Second question is does 1000 base cx use stp or coaxil...Exam cram saids Stp and Techexams saids Coaxil?
it is a coaxial type of cable. (not the same as coaxial cables used for 10base2 or 5) To be exact, it is a shielded 150 Ohm pair of coaxial cable, also known as Twinax (twin from pair, ax from coax )
• Member Posts: 6 ■□□□□□□□□□
The 5-4-3 rule can be summarized as follows:

First, it applies to the longest path between two systems on a network. It has to do with the timing on ethernet networks. It has to do with collision domains. If the path between any two systems in the domain is too long then the following can happen: Computer A starts to transmit a frame. Computer B starts to transmit a frame after Computer A started but before the frame reached Computer B(thus B thought the line was free). Now, a collision will occur.

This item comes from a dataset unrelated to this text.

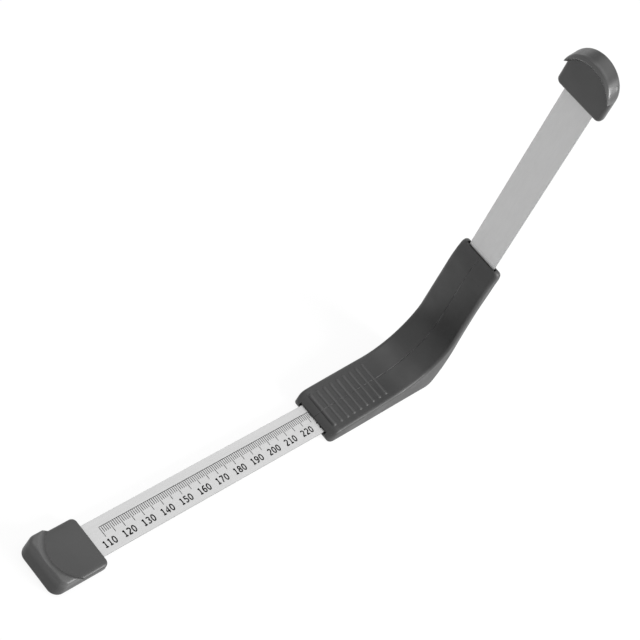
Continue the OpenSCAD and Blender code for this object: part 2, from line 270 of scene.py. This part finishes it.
# %% Mask helpers
def measure(tree, operation, *values):
    """One step of arithmetic on values of the finish."""
    return add_node(tree, "ShaderNodeMath", dict(enumerate(values)), operation=operation).outputs["Value"]


def axes_of(tree):
    """The X, Y and Z of a place on the piece, in metres."""
    axes = add_node(tree, "ShaderNodeSeparateXYZ", {"Vector": place_on_piece(tree)})
    return axes.outputs["X"], axes.outputs["Y"], axes.outputs["Z"]


def lay_over(tree, name, mask, value, data_type):
    """Lays a new value over what feeds a socket of the shader, where the mask is 1."""
    under = shader_socket(tree, name).links[0].from_socket
    sockets = {"Factor": mask, "A": under, "B": value}
    mixed = add_node(tree, "ShaderNodeMix", sockets, data_type=data_type)
    feed(tree, name, mixed.outputs["Result"])


def lay_paint(tree, mask, level):
    """Paints a grey over the finish, where the mask is 1."""
    lay_over(tree, "Base Color", mask, grey(level), "RGBA")


print("made measure, axes_of, lay_over and lay_paint")

# %% [markdown]
# ## The parting line's painted highlight
#
# Where the two halves of the slider meet, the bevels of the seam catch the light in a fine line. That is
# painted on as a highlight: a hairline that is lighter than the plastic, and broken in places. The line is
# what lies within a limit of the middle plane, and a noise with a steep spread breaks it.

# %% Paint the parting line's highlight
# painted highlight: the lit bevel of the seam, as a lighter grey
SEAM_HIGHLIGHT_GREY = 0.10
SEAM_LINE_HALF_WIDTH = 0.00014
SEAM_BREAK_SCALE = 200
SEAM_BREAKS = (0.46, 0.54)

handle_tree = handle_plastic.node_tree
handle_x, handle_y, handle_z = axes_of(handle_tree)
off_middle = measure(handle_tree, "ABSOLUTE", handle_y)
on_line = measure(handle_tree, "LESS_THAN", off_middle, SEAM_LINE_HALF_WIDTH)
highlight_breaks = spread(handle_tree, noise(handle_tree, SEAM_BREAK_SCALE, detail=2), 0, 1, SEAM_BREAKS)
lay_paint(handle_tree, measure(handle_tree, "MULTIPLY", on_line, highlight_breaks), SEAM_HIGHLIGHT_GREY)
print("parting line painted", round(2000 * SEAM_LINE_HALF_WIDTH, 2), "mm wide")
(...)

When the path is too long, A can finish transmiting before the frame from B starts to reach it. Since collision detection is only active during transmission, A will not hear the collision.

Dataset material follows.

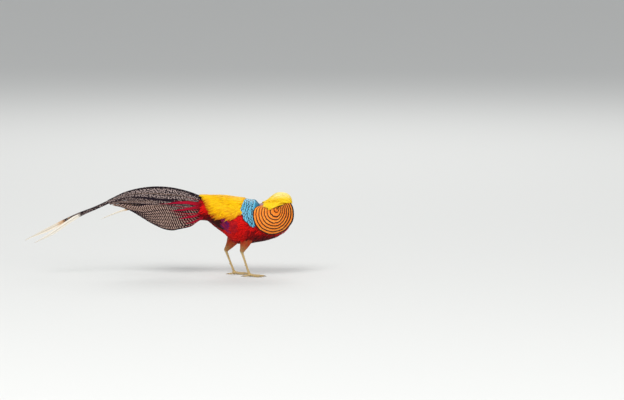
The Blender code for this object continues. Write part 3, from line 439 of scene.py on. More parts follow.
def buildStreaks():  # long silky streaks that run along a lock
    group, given, out = newGroup("silkStreaks", {"Fineness": 4.0}, "Streaks")
    sideways = mathNode(group, "MULTIPLY", given["Across"], given["Fineness"])
    along = mathNode(group, "MULTIPLY", given["Along"], 1.6)
    seed = mathNode(group, "MULTIPLY", given["Tone"], 31.0)
    streaks = textureNode(group, "Noise", vectorOf(group, sideways, along, seed), 1.0, Detail=2.0)
    group.links.new(streaks, out["Streaks"])
    return group


barbsGroup = buildBarbs()
streaksGroup = buildStreaks()


def addGroup(tree, group, **given):
    node = tree.nodes.new("ShaderNodeGroup")
    node.node_tree = group
    for label, value in given.items():
        feed(tree, node.inputs[label], value)
    return node.outputs


def newMaterial(name, roughness=0.6, specular=0.3, coat=0.0):
    made = bpy.data.materials.new(name)
    made.use_nodes = True
    shader = made.node_tree.nodes["Principled BSDF"]
    shader.inputs["Roughness"].default_value = roughness
    shader.inputs["Specular IOR Level"].default_value = specular
    shader.inputs["Coat Weight"].default_value = coat
    return made, made.node_tree, shader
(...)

The 5-4-3 rule is a generalization of the complex calculations to determine exactly the size a certain network can be. It works as 5 segments, 4 repeaters, and 3 populated segments between the farthest two systems in the collision domain. So, you *can* have more in the network as long as the farthest two are within the 5-4-3 rule.

Since this applies to collision domains, if you segment a network with a bridge, a system must be within 5-4-3 of the bridge. Populated segments are defined as segments with computers directly attached to it. Remember that in 10BaseT a hub counts as both a segment and a repeater. However, if you just have a interconnecting hub(only hubs are plugging into a specific hub) it does not count as populated.

On my test, yesterday, I do not remember getting tested directly on the 5-4-3 rule. However, on pratice tests I took there were questions but they were almost all in concern to physical bus topologies. I hope this helps clear things up a little.

If you have access to the Meyer's all in one second edition, look to page 141 for the explanation of 5-4-3. There are some helpful diagrams to go along with it.

For 1000baseCX there is a picture on page 152 of the Meyer's book. It is indeed 150 ohm Twinaxial cable. It has Twinaxial printed on the outer insulation. On the inside it looks like standard coax: it has the shielding, and the inner insulation, but instead of a single main wire there are two.
• Users Awaiting Email Confirmation Posts: 723
Everyone has anwsered my questions like always! Thank you for you time!